◆ GIVEN RECORDS:
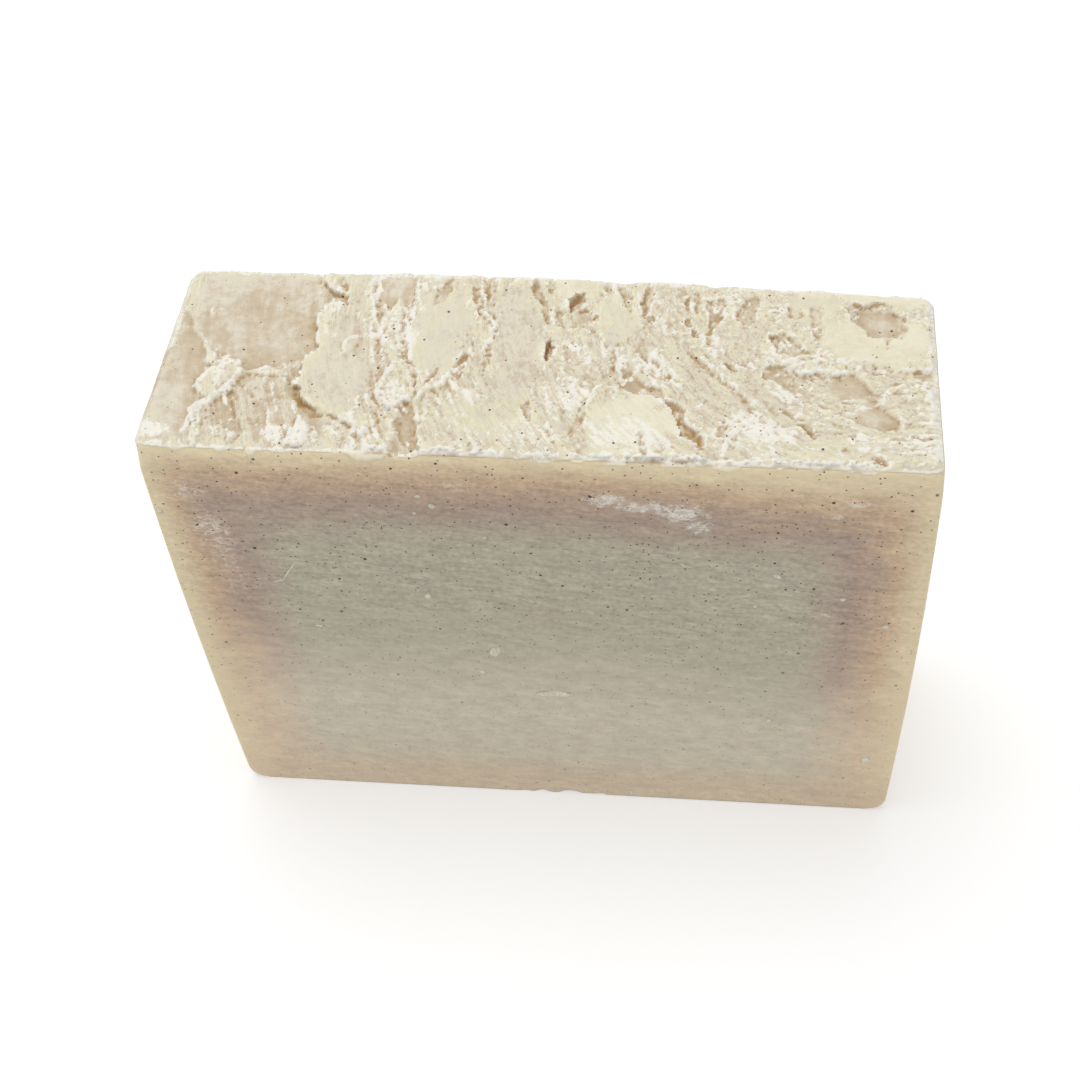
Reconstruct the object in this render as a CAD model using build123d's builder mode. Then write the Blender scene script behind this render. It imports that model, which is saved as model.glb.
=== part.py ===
"""A bar of handmade soap, cut as one slice from a poured loaf.

The bar stands on the narrow face that lay on the bottom of the loaf mould. X runs across the loaf,
Y through the slice and Z up. The two broad faces, front and back, were cut. The two ends and the base
were cast against the mould, so they bow a little and meet in round corners. The top is the crust of the
loaf, which tore when it was worked: plates of crust stand proud, and smoother soap shows in the hollows
between them. The origin is the centre of the base.

The tears belong to the loaf, and a slice holds those that its outline takes in. They are placed from
the middle of the slice, in millimetres.
"""
import os
from math import cos, floor, hypot, radians, sin

from build123d import *

# The slice at its left end, where it is tallest and thickest, and what each size loses by the right end
length = 83.9
height = 63.9
height_loss = 0.6
thickness = 27.7
thickness_loss = 1.6

# How far the crust rises towards the back of the slice, at the middle of the loaf
crust_rise = 0.9

# How far each end draws in from its bulge, at the base and at the crust
base_draw = 0.65
crust_draw = 0.35

# Edges
base_corner_radius = 2.2
crust_corner_radius = 1.1
cut_edge_radius = 0.5

# Torn edges of the crust: the length of one step along the edge, and how far a step wanders off it
tear_step = 1.1
tear_bite = 0.22

# How far down a plate is rooted in the soap, and how far a cut runs on above the crust
root = 4.0

# Hollows torn out of the crust: outline seen from above, depth at the middle, the direction in which the
# floor climbs in degrees from +X, and its slope
hollows = {
    "left_strip": ([(-44, 8), (-41, 7.2), (-39.6, 5.8), (-38.6, 3.2), (-37, 0.9), (-36.6, -0.6), (-35.4, -2.4),
                    (-36.7, -4), (-36.6, -5.4), (-35.4, -6), (-36.5, -8.6), (-36.2, -10.2), (-35.4, -15),
                    (-44, -15)], 0.22, 190, 0.05),
    "left_pan": ([(-39.5, 15), (-25.9, 15), (-25.4, 11.4), (-24.4, 10), (-22.6, 9.2), (-22.5, 8.3),
                  (-25, 8.1), (-25.5, 5), (-25.1, 3.4), (-24.4, 1.5), (-25.1, -0.3), (-25.6, -3.9),
                  (-26.6, -4.2), (-27.9, -2.6), (-29.6, -1.5), (-32, -2.4), (-33.4, -1.2), (-34.8, -1.1),
                  (-36.4, 0.6), (-38.3, 3.3), (-39.8, 7), (-40.5, 11)], 0.5, 165, 0.045),
    "left_crumble": ([(-35, -7), (-33.2, -5.4), (-32, -2.6), (-28, -2.8), (-26.4, -4.6), (-24.4, -7.2),
                      (-22.6, -9), (-18.2, -11), (-17, -13), (-17, -15), (-35, -15)], 0.3, 270, 0.015),
    "back_pocket": ([(-20, 15), (-19.6, 11), (-18.7, 8), (-18.2, 5.4), (-17.4, 7.6), (-17, 9.6), (-16.4, 9),
                     (-16, 6), (-15, 6.4), (-15, 15)], 0.45, 90, 0.04),
    "tongue_groove": ([(-15.9, 7), (-15.1, 6.4), (-15.1, 3.2), (-14.3, 1.6), (-12.9, -2.7), (-12.5, -5.8),
                       (-13.9, -2.8), (-14.8, -0.2), (-15.7, 0.2), (-16.2, 2.6)], 0.9, 180, 0.1),
    "front_furrow": ([(-14.2, -6.6), (-13, -6.6), (-12, -9.5), (-11.7, -12), (-11.2, -15), (-14.4, -15),
                      (-14.9, -12), (-14.6, -9)], 0.7, 100, 0.06),
    "ledge": ([(23.4, 0), (24.2, 0.6), (25.8, 0.6), (27.5, -0.5), (32.6, -0.2), (35.6, -3.2), (35.3, -4.8),
               (37.5, -7), (37.2, -8.3), (34.4, -7.8), (31.6, -6.4), (27.4, -4.4), (25.6, -2.6),
               (23.6, -1.6)], 0.5, 250, 0.03),
    "ledge_end": ([(34.8, 1.1), (38, 0.4), (44, 0.2), (44, -0.9), (37, -0.9), (34.7, -0.1)], 0.4, 270, 0.15),
    "plate_shadow": ([(13.2, -5.2), (15, -5.2), (15.6, -7.6), (17.6, -10), (17.4, -11.8), (15.2, -10),
                      (14.6, -8.2)], 0.9, 20, 0.12),
    "centre_pan_back": ([(10.3, 1.6), (12.4, 0.2), (12.8, -0.7), (13.7, -1.6), (13.6, -2.6), (12, -1.9),
                         (10.6, -1)], 0.55, 130, 0.1),
    "centre_pan_front": ([(8.5, -1), (9.9, -1), (10.3, -2.2), (12.6, -3.4), (13.2, -5), (11.2, -4.9),
                          (9.8, -4.6), (8.6, -3.8)], 0.5, 100, 0.08),
    "centre_scrape": ([(0.6, 7.6), (2.2, 8), (4.4, 7.9), (5.2, 6.4), (5.2, 4.6), (2.2, 5.2), (0.9, 5.2)],
                      0.45, 200, 0.08),
    "crust_crack": ([(-26.4, -4.6), (-25.4, -5), (-24.8, -6.5), (-22, -9.2), (-23.6, -8.8), (-25.3, -7.6),
                     (-26, -6)], 1.1, 210, 0.15),
    "wedge": ([(25.2, -5.9), (27.7, -7.1), (29.4, -9.9), (28.7, -9.6), (27.2, -7.9)], 0.7, 60, 0.15),
}

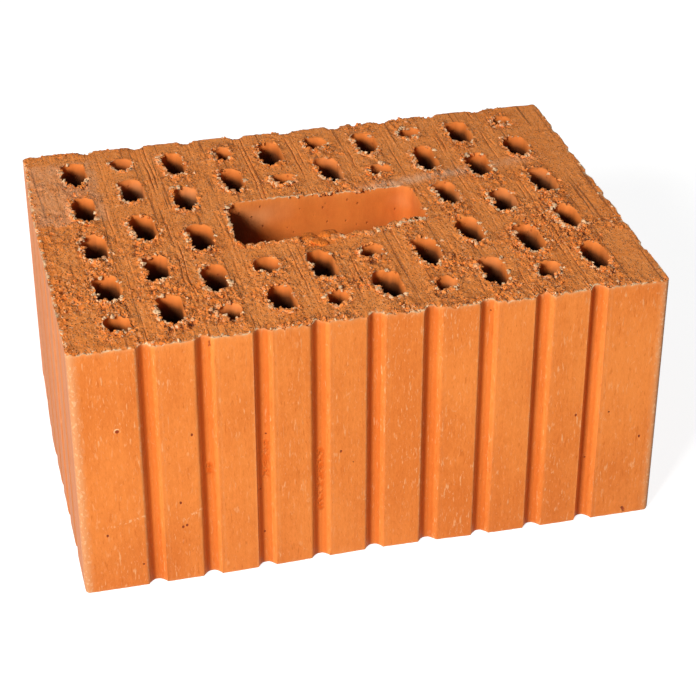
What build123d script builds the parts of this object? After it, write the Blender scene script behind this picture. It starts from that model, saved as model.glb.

◆ WHAT IS REQUIRED:
Return exactly the lines from the beginning of the data above through the one containing "a poured loaf.", please. Include both end lines and add nothing else.

◆ OUTPUT FOR THIS TASK:
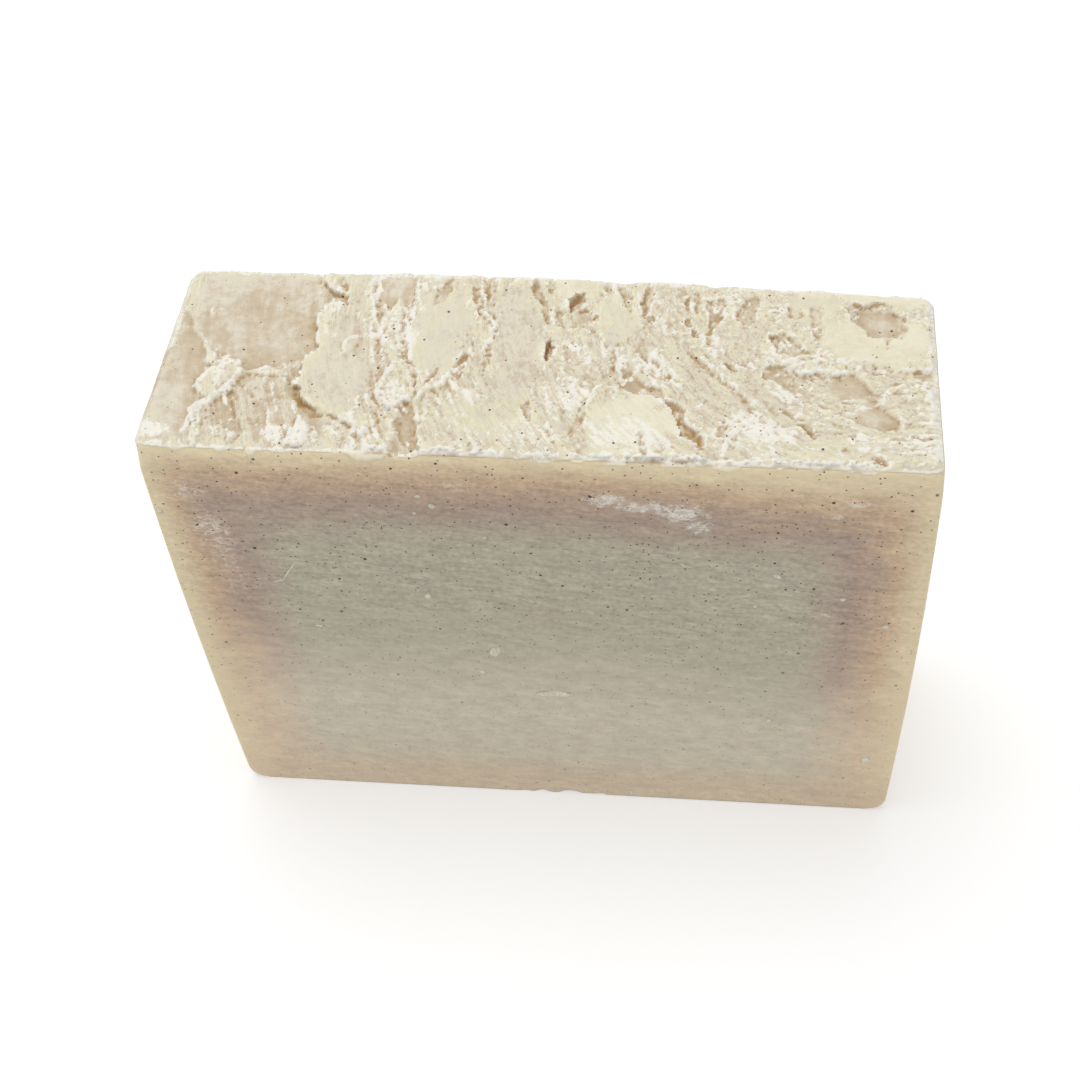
Reconstruct the object in this render as a CAD model using build123d's builder mode. Then write the Blender scene script behind this render. It imports that model, which is saved as model.glb.
=== part.py ===
"""A bar of handmade soap, cut as one slice from a poured loaf.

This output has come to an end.